Tier 2: Rig agent tools (5 tests) validate the MACP operations implemented as Rig Tool trait objects. These are called through ToolSet::call(), the same interface an LLM agent would use. They cover all five standard modes and verify that the tool abstraction correctly maps to gRPC operations.
Tier 3: End-to-end with real LLM (3 tests, marked #[ignore]) use real OpenAI GPT-4o-mini agents coordinating through the runtime. The architecture follows the protocol's design: orchestrator operations are deterministic plain code, while specialist reasoning uses real LLM inference. Agents run in parallel and the runtime serializes their contributions by acceptance order. These tests demonstrate both the coordination plane and the ambient plane (signals) working simultaneously.
Running integration tests
# Build the runtime first
cargo build
# Tier 1 + 2 (no API keys needed)
cd integration_tests
MACP_TEST_BINARY=../target/debug/macp-runtime cargo test -- --test-threads=1
# Individual tiers
MACP_TEST_BINARY=../target/debug/macp-runtime cargo test --test tier1 -- --test-threads=1
MACP_TEST_BINARY=../target/debug/macp-runtime cargo test --test tier2 -- --test-threads=1
# Tier 3 (requires OpenAI API key)
OPENAI_API_KEY=sk-... MACP_TEST_BINARY=../target/debug/macp-runtime \
cargo test --test tier3 -- --ignored --test-threads=1
# Against a hosted runtime (no local server started)

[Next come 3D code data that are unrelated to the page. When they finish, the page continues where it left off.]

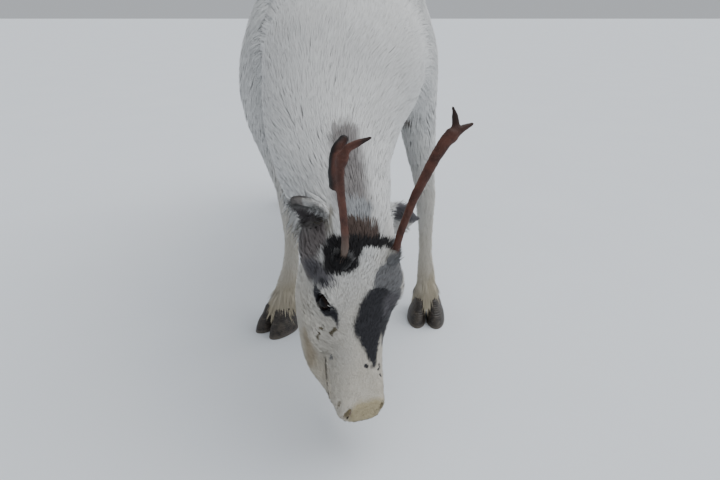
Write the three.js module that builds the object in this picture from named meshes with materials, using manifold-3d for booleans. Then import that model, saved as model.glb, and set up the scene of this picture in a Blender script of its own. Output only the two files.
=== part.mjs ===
// A life-size grazing reindeer in its winter coat: head down at the floor, forelegs set a little apart.
// Millimetres, +Z up. The animal faces -Y and its left side is +X. The floor is Z = 0.
// The flesh is modelled whole from ringed forms.
// Thin cuts then part it into head, neck, torso and legs.
import * as THREE from "three";
import { mergeVertices } from "three/addons/utils/BufferGeometryUtils.js";
import Module from "manifold-3d";

const wasm = await Module();
wasm.setup();
const vec = (x, y, z) => new THREE.Vector3(x, y, z);

// Driving sizes
const GAP = 0.3; // between nodes that touch
const TRUNK_LENGTH = 985; // point of the chest to the buttocks
const TRUNK_YAW = THREE.MathUtils.degToRad(7); // the rump swings to the animal's right
const CHEST = vec(-12, 1035, 0); // front of the trunk's axis, on the floor plan
const ELBOW_CUT = 428; // height of the cut between torso and foreleg
const STIFLE_CUT = 450; // height of the cut between torso and hind leg
const CORONET = 42; // height of the cut between leg and hooves
const EYE_RADIUS = 15;
const LOCK_SEED = 7;

// The head's own frame: +X the animal's left, +Y up the face to the poll, +Z out of the face
const HEAD_AT = vec(9.5, 741, 401);
const HEAD_LEFT = vec(0.884, 0.443, -0.152).normalize();
const HEAD_UP = vec(-0.041, 0.351, 0.936).projectOnPlane(HEAD_LEFT).normalize();
const HEAD_OUT = HEAD_LEFT.clone().cross(HEAD_UP);
const HEAD = new THREE.Matrix4().makeBasis(HEAD_LEFT, HEAD_UP, HEAD_OUT).setPosition(HEAD_AT);

// Materials
const paint = (color, roughness) => new THREE.MeshStandardMaterial({ color, roughness, metalness: 0 });
const WHITE_COAT = paint(0xd9d8d2, 0.9);
const LEG_COAT = paint(0xcdc6b4, 0.9);
const FACE_COAT = paint(0xc9c8c4, 0.85);
const EAR_COAT = paint(0x8b8780, 0.9);
const HORN = paint(0x5b473a, 0.55);
const TINE_HORN = paint(0x4a372d, 0.5);
const HOOF_HORN = paint(0x3a3531, 0.45);
const EYE = paint(0x0c0b0d, 0.05);

// A geometry as a solid that can be joined and cut
function solid(geometry) {
  const bare = geometry.clone();
  bare.deleteAttribute("normal");
  bare.deleteAttribute("uv");
  const merged = mergeVertices(bare, 1e-4);
  return new wasm.Manifold(
    new wasm.Mesh({
      numProp: 3,
      vertProperties: new Float32Array(merged.attributes.position.array),
      triVerts: new Uint32Array(merged.index.array),
    }),
  );
}

const join = (...solids) => solids.reduce((sum, next) => sum.add(next));
const keepBelow = (body, height) => body.trimByPlane([0, 0, -1], -height);
const keepAbove = (body, height) => body.trimByPlane([0, 0, 1], height);

// Keeps only the largest closed surface, then makes a named mesh of it
function node(name, body, material) {
  const largest = body.decompose().reduce((a, b) => (b.volume() > a.volume() ? b : a));
  const { vertProperties, triVerts } = largest.getMesh();
  const geometry = new THREE.BufferGeometry();
  geometry.setAttribute("position", new THREE.BufferAttribute(new Float32Array(vertProperties), 3));
  geometry.setIndex(new THREE.BufferAttribute(new Uint32Array(triVerts), 1));
  geometry.computeVertexNormals();
  const mesh = new THREE.Mesh(geometry, material);
  mesh.name = name;
  return mesh;
}

// Smooth lines through a form's stations: one for the centres, one for the three girths
function linesThrough(stations) {
  const centres = stations.map((s) => vec(s[0], s[1], s[2]));
  const girths = stations.map((s) => vec(s[3], s[4], s[5]));
  return [centres, girths].map((points) => new THREE.CatmullRomCurve3(points, false, "catmullrom", 0.5));
}

// A closed ringed form. A station is [x, y, z, half width, reach ahead, reach behind].
// The half width lies across `front`, the other two along it and against it.
// `square` fattens the outline's corners and `pinch` narrows its back.
// `caps` are the lengths of the rounded ends.
// With an `axis` all rings lie square to it, otherwise each lies square to the line.
function loft(stations, shape) {
  const { front, axis, rings = 16, sides = 16, caps = [20, 20], place } = shape;
  const { square = 0, pinch = 0, grow = 0 } = shape;
  const [line, girth] = linesThrough(stations);
  const positions = [];
  const ringAt = (u, shrink, slip) => {
    const centre = line.getPoint(u);
    const along = axis ?? line.getTangent(u);
    const size = girth.getPoint(u);
    const across = front.clone().cross(along).normalize();
    const ahead = along.clone().cross(across);
    centre.addScaledVector(along, slip);
    for (let k = 0; k < sides; k++) {
      const turn = (2 * Math.PI * k) / sides;
      const swell = 1 + square * Math.sin(2 * turn) ** 2;
      const narrow = 1 - pinch * Math.max(0, -Math.sin(turn));
      const reach = Math.sin(turn) > 0 ? size.y : size.z;
      const point = centre.clone();
      point.addScaledVector(across, shrink * (size.x + grow) * narrow * swell * Math.cos(turn));
      point.addScaledVector(ahead, shrink * (reach + grow) * swell * Math.sin(turn));
      positions.push(point);
    }
  };
  const capRings = 2;
  const capRing = (u, k, reach) => {
    const angle = (k * Math.PI) / 2 / (capRings + 1);
    ringAt(u, Math.cos(angle), reach * Math.sin(angle));
  };
  for (let k = capRings; k > 0; k--) capRing(0, k, -caps[0] - grow);
  for (let k = 0; k < rings; k++) ringAt(k / (rings - 1), 1, 0);
  for (let k = 1; k <= capRings; k++) capRing(1, k, caps[1] + grow);
  const ringCount = positions.length / sides;
  const firstPole = positions.length;
  positions.push(line.getPoint(0).addScaledVector(axis ?? line.getTangent(0), -caps[0] - grow));
  positions.push(line.getPoint(1).addScaledVector(axis ?? line.getTangent(1), caps[1] + grow));
  const faces = [];
  for (let k = 0; k < sides; k++) {
    const next = (k + 1) % sides;
    faces.push(firstPole, next, k);
    for (let r = 0; r < ringCount - 1; r++) {
      const a = r * sides + k;
      const b = r * sides + next;
      faces.push(a, b, b + sides, a, b + sides, a + sides);
    }
    const last = (ringCount - 1) * sides;
    faces.push(firstPole + 1, last + k, last + next);
  }
  const geometry = new THREE.BufferGeometry().setFromPoints(positions);
  geometry.setIndex(faces);
  if (place) geometry.applyMatrix4(place);
  return solid(geometry);
}

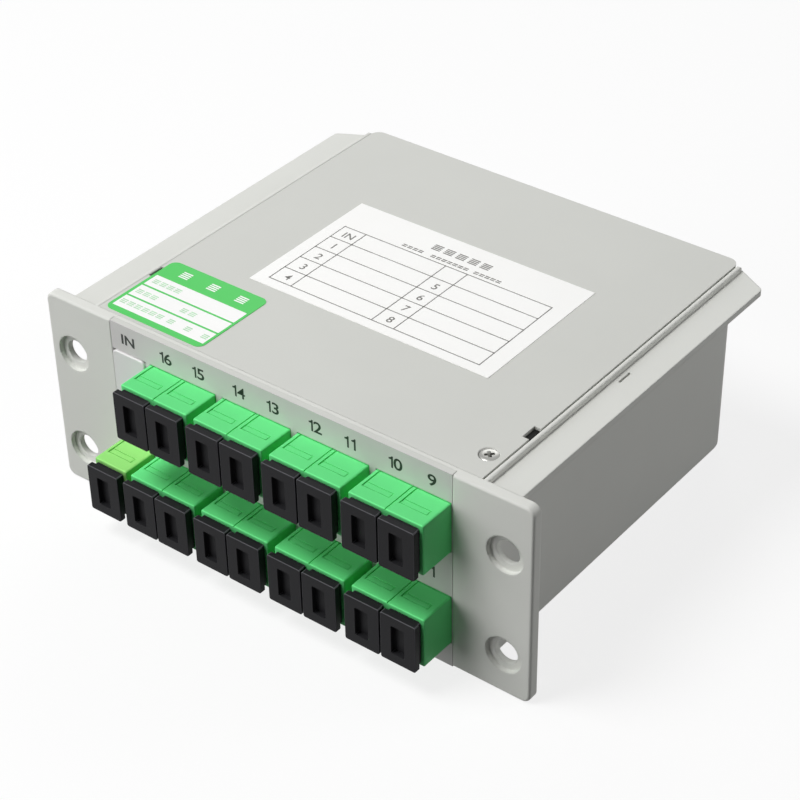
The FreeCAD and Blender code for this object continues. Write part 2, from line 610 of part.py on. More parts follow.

MACP_TEST_ENDPOINT=host:50051 cargo test -- --test-threads=1Or use the Makefile targets from the project root:
make test-integration-grpc # Tier 1
make test-integration-agents # Tier 2
make test-integration-e2e # Tier 3
make test-integration-hosted # All tiers against MACP_TEST_ENDPOINTConfiguration
| Variable | Purpose | Default |
|---|---|---|
MACP_TEST_BINARY | Path to the runtime binary | Builds from parent crate |
MACP_TEST_ENDPOINT | Hosted runtime to test against (skips local server) | Starts local server |
MACP_TEST_TLS | Use TLS for hosted connection | 0 |
MACP_TEST_AUTH_TOKEN | Bearer token for hosted runtime | Dev headers |
OPENAI_API_KEY | Required for Tier 3 tests | Tier 3 tests skip if unset |
Policy tests
The policy engine has dedicated coverage across multiple test layers:
Unit tests in src/policy/ include approximately 80 tests covering all six voting algorithms, quorum threshold calculations, veto logic, evaluation confidence requirements, registry CRUD operations, schema validation, default policy behavior, and rule deserialization.
Mode unit tests in src/mode/*.rs exercise policy denial paths in all five standard modes, verifying that governance policies correctly block commitment when rules are not satisfied.
Conformance fixtures exercise mode lifecycles with policy version binding to ensure policies are resolved and applied correctly during replay.
Integration tests perform gRPC round-trips for all five policy RPCs (RegisterPolicy, GetPolicy, ListPolicies, UnregisterPolicy, WatchPolicies) and test end-to-end policy enforcement: registering a policy, starting a session bound to it, and verifying that commitment is blocked when rules are not met.
CI/CD
Integration tests run via manual GitHub Actions dispatch rather than on every pull request:
Actions -> "Integration Tests" -> Run workflow -> optionally check "Run Tier 3 E2E"Tier 3 tests require the OPENAI_API_KEY repository secret. Tiers 1 and 2 run without any secrets.